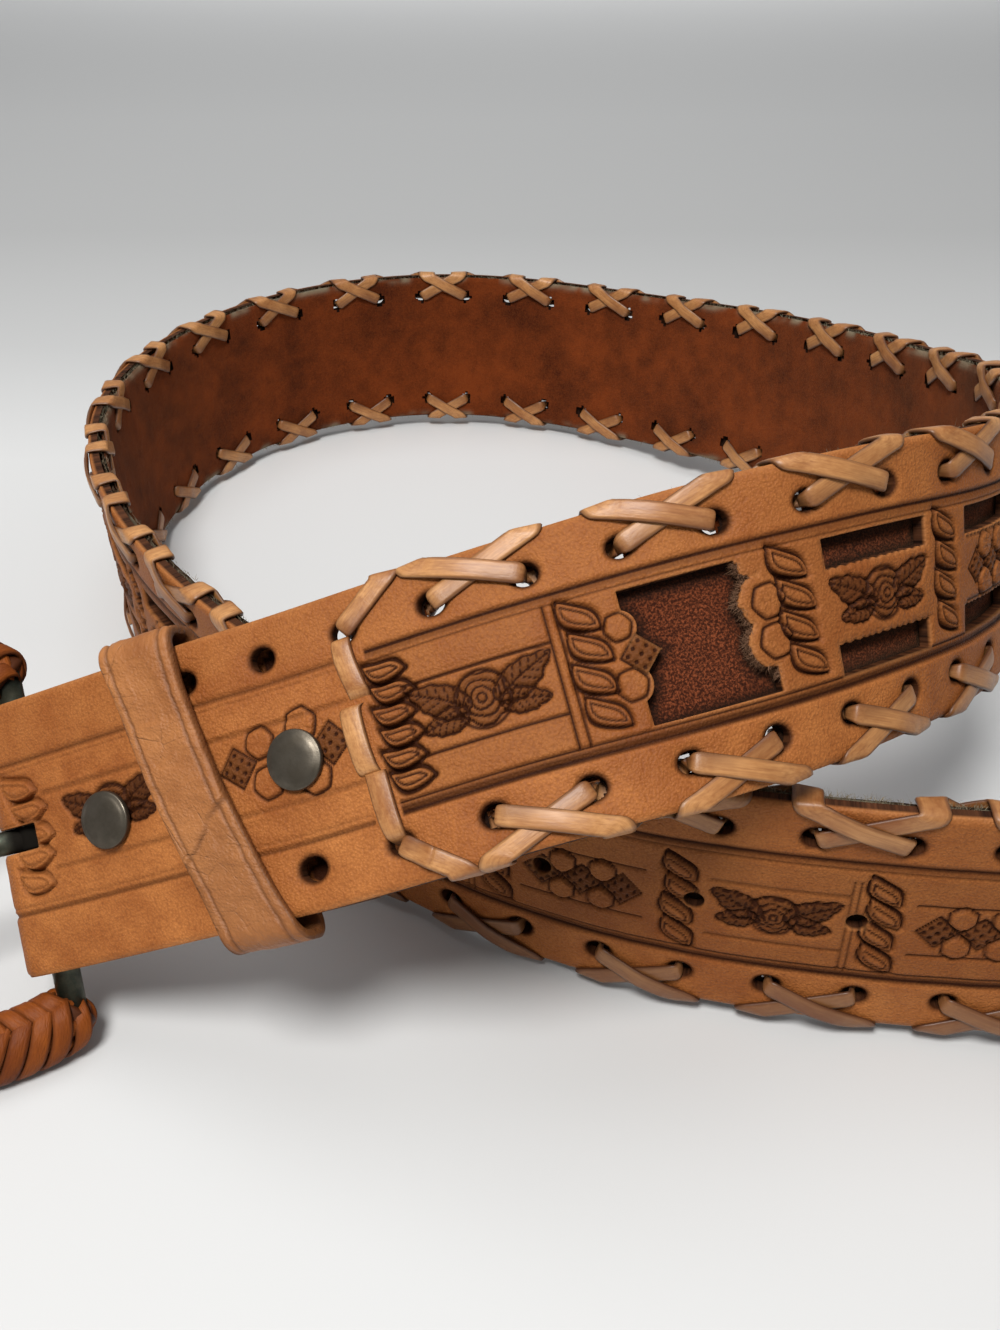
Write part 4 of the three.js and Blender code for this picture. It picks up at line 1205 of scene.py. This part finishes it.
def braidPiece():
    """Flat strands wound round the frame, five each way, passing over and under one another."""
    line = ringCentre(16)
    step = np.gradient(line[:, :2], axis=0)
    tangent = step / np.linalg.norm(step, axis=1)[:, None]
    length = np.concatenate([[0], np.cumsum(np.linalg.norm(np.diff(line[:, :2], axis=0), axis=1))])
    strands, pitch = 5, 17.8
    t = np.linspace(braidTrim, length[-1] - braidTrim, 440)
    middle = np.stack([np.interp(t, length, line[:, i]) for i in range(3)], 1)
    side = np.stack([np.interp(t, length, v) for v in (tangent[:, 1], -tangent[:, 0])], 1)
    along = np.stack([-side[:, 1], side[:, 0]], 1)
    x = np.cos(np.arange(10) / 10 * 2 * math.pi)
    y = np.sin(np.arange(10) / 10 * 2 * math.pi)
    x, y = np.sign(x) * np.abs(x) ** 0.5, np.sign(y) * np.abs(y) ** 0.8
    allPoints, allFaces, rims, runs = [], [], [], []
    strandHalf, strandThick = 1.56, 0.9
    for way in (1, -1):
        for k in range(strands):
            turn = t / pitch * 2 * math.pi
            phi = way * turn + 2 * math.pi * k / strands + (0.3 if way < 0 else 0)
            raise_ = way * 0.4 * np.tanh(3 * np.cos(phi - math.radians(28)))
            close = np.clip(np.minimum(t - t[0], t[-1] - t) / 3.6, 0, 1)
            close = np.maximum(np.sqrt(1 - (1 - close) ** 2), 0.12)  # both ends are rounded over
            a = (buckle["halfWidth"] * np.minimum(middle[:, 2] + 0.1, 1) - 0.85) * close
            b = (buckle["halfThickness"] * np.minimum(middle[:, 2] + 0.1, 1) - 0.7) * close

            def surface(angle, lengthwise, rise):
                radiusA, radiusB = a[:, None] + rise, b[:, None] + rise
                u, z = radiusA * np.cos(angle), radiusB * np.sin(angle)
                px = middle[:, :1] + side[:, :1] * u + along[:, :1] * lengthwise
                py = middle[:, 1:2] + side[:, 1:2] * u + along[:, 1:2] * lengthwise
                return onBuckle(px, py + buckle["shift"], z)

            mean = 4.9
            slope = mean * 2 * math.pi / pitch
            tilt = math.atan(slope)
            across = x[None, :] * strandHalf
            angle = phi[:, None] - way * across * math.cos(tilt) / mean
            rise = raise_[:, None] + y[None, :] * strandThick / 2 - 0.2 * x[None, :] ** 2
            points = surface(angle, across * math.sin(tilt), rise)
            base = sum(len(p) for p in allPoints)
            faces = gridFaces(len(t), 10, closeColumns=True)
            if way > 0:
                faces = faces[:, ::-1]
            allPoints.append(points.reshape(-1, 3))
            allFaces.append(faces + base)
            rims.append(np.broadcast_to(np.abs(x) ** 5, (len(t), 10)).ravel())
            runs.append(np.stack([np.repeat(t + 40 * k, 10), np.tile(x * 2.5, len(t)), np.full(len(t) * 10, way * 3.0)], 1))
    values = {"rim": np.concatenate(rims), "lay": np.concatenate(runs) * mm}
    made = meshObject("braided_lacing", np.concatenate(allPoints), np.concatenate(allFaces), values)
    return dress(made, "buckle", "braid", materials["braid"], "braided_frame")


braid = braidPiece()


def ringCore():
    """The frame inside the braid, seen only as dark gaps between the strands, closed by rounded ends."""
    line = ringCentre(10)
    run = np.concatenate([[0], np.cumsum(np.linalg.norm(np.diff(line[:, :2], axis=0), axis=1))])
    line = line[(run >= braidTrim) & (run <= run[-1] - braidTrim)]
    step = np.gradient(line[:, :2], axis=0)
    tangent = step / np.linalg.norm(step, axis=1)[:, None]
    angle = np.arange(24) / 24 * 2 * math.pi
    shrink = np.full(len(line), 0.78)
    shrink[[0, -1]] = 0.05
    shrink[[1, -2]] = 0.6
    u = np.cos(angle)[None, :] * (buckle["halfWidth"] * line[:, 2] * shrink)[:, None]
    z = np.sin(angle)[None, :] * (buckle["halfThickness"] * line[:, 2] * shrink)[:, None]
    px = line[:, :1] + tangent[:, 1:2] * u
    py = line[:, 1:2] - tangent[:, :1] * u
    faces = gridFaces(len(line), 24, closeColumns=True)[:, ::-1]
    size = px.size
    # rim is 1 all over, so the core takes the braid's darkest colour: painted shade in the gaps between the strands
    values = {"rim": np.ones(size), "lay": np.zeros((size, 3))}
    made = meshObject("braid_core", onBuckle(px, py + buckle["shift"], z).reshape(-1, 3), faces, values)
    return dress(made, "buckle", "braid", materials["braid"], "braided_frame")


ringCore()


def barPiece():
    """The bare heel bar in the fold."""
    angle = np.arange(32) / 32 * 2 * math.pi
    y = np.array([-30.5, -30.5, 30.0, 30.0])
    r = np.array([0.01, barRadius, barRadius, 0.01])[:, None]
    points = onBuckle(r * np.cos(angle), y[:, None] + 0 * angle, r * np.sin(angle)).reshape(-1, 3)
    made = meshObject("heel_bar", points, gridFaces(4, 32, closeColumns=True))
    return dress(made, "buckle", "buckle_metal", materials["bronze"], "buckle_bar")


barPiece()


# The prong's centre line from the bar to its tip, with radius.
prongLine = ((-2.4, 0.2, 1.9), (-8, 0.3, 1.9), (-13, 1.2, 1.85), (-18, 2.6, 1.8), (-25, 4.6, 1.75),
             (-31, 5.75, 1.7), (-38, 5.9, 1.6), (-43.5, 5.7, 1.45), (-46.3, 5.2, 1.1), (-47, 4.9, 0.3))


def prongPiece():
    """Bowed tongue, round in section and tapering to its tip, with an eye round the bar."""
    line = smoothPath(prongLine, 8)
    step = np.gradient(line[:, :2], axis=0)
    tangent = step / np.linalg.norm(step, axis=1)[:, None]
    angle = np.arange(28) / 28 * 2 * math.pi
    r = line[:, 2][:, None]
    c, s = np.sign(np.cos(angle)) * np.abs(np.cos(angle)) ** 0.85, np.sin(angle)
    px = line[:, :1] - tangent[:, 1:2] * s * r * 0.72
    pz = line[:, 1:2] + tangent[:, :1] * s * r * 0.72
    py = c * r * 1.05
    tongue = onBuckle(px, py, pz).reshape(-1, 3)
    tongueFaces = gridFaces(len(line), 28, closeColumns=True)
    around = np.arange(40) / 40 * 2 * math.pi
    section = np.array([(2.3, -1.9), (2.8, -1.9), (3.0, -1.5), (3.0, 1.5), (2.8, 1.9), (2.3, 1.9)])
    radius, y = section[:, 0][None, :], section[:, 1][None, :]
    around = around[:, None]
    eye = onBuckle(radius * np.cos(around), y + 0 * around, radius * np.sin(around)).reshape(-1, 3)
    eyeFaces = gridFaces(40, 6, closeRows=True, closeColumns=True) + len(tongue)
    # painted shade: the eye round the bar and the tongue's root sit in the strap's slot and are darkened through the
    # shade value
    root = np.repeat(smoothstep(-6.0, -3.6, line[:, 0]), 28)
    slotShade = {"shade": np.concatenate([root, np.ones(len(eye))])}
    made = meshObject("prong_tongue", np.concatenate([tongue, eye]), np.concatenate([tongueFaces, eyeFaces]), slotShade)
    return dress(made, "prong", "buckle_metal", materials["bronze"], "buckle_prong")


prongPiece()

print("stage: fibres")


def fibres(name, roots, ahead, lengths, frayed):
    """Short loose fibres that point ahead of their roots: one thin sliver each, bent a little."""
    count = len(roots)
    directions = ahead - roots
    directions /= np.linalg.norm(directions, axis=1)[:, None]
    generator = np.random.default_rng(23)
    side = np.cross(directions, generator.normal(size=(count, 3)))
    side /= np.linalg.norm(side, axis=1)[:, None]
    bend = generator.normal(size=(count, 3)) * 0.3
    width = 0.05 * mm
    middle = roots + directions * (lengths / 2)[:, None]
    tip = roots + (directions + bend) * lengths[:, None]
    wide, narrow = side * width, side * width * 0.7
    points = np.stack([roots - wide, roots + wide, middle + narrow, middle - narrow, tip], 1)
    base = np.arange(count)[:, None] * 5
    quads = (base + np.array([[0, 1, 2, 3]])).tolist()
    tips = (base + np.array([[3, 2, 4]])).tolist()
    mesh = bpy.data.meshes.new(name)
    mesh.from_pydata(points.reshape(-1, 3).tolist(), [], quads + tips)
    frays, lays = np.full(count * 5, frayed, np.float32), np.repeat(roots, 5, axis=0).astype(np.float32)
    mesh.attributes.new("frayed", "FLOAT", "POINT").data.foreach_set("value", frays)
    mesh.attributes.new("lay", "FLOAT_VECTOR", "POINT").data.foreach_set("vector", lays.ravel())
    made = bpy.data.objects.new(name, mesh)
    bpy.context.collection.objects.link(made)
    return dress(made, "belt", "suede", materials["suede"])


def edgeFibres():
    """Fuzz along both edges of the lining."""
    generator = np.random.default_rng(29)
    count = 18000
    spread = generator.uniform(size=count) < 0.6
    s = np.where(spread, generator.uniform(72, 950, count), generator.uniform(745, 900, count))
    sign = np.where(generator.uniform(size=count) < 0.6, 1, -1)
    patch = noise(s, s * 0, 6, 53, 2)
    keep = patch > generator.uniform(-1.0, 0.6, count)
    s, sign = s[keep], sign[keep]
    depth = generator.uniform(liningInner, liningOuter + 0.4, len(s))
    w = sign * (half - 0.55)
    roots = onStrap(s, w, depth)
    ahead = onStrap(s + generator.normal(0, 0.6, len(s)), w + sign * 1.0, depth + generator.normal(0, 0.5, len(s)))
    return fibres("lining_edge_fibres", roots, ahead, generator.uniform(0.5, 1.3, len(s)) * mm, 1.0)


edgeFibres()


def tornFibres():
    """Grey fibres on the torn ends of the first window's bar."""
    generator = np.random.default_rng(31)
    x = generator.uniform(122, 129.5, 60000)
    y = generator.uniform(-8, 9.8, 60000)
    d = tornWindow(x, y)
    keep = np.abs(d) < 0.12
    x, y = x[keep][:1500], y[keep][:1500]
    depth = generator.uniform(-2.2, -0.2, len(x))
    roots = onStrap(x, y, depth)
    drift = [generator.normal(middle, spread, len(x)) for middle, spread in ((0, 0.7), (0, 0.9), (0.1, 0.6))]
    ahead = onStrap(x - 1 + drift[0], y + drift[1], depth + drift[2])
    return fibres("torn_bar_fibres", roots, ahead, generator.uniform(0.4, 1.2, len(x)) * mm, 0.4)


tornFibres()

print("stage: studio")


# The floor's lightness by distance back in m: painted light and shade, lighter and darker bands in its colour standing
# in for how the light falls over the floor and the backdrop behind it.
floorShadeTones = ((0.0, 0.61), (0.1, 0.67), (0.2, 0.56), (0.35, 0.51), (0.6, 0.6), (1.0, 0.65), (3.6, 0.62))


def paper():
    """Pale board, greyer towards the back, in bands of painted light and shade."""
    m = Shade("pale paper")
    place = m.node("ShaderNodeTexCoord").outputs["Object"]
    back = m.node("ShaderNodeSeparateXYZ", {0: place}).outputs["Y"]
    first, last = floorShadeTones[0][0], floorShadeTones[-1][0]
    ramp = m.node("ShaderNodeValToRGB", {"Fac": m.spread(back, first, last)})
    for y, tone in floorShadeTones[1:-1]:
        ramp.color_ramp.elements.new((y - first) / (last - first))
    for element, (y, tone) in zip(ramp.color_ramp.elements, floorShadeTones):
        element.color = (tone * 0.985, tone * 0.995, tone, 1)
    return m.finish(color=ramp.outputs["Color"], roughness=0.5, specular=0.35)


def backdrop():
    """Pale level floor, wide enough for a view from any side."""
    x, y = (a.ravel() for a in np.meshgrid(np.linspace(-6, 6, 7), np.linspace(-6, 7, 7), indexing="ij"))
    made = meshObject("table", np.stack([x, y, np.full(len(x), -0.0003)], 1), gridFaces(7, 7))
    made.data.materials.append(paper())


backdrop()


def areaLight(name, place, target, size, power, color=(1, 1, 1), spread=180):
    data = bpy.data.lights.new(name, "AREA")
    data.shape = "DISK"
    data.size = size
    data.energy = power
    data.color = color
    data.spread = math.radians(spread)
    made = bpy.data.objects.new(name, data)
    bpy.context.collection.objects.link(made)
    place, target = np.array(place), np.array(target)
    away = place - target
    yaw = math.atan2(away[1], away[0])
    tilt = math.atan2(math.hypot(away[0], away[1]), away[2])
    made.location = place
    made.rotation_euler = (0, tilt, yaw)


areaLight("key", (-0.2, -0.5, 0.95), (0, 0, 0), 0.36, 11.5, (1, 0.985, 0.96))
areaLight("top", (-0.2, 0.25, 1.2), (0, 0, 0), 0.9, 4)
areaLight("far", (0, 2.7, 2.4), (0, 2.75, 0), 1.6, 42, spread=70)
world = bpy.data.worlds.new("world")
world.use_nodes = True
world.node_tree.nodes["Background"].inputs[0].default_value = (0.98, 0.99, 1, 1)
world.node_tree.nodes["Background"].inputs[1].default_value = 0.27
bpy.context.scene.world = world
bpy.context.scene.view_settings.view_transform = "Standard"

+++

Restate the first line and every line after it, word for word, stopping once the line with "0.7) * close" is done.

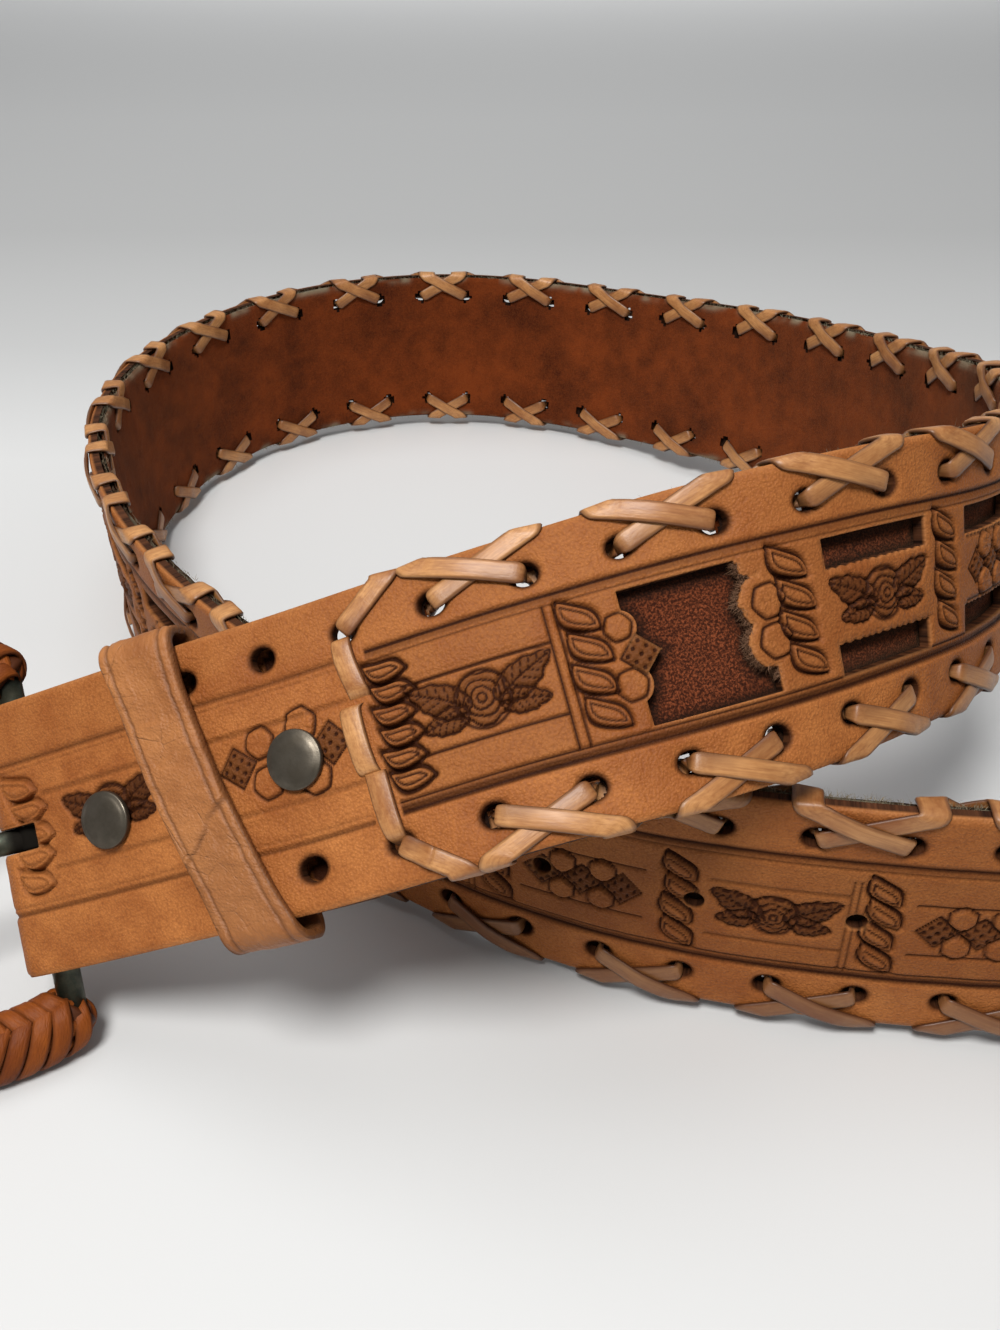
Write part 4 of the three.js and Blender code for this picture. It picks up at line 1205 of scene.py. This part finishes it.
def braidPiece():
    """Flat strands wound round the frame, five each way, passing over and under one another."""
    line = ringCentre(16)
    step = np.gradient(line[:, :2], axis=0)
    tangent = step / np.linalg.norm(step, axis=1)[:, None]
    length = np.concatenate([[0], np.cumsum(np.linalg.norm(np.diff(line[:, :2], axis=0), axis=1))])
    strands, pitch = 5, 17.8
    t = np.linspace(braidTrim, length[-1] - braidTrim, 440)
    middle = np.stack([np.interp(t, length, line[:, i]) for i in range(3)], 1)
    side = np.stack([np.interp(t, length, v) for v in (tangent[:, 1], -tangent[:, 0])], 1)
    along = np.stack([-side[:, 1], side[:, 0]], 1)
    x = np.cos(np.arange(10) / 10 * 2 * math.pi)
    y = np.sin(np.arange(10) / 10 * 2 * math.pi)
    x, y = np.sign(x) * np.abs(x) ** 0.5, np.sign(y) * np.abs(y) ** 0.8
    allPoints, allFaces, rims, runs = [], [], [], []
    strandHalf, strandThick = 1.56, 0.9
    for way in (1, -1):
        for k in range(strands):
            turn = t / pitch * 2 * math.pi
            phi = way * turn + 2 * math.pi * k / strands + (0.3 if way < 0 else 0)
            raise_ = way * 0.4 * np.tanh(3 * np.cos(phi - math.radians(28)))
            close = np.clip(np.minimum(t - t[0], t[-1] - t) / 3.6, 0, 1)
            close = np.maximum(np.sqrt(1 - (1 - close) ** 2), 0.12)  # both ends are rounded over
            a = (buckle["halfWidth"] * np.minimum(middle[:, 2] + 0.1, 1) - 0.85) * close
            b = (buckle["halfThickness"] * np.minimum(middle[:, 2] + 0.1, 1) - 0.7) * close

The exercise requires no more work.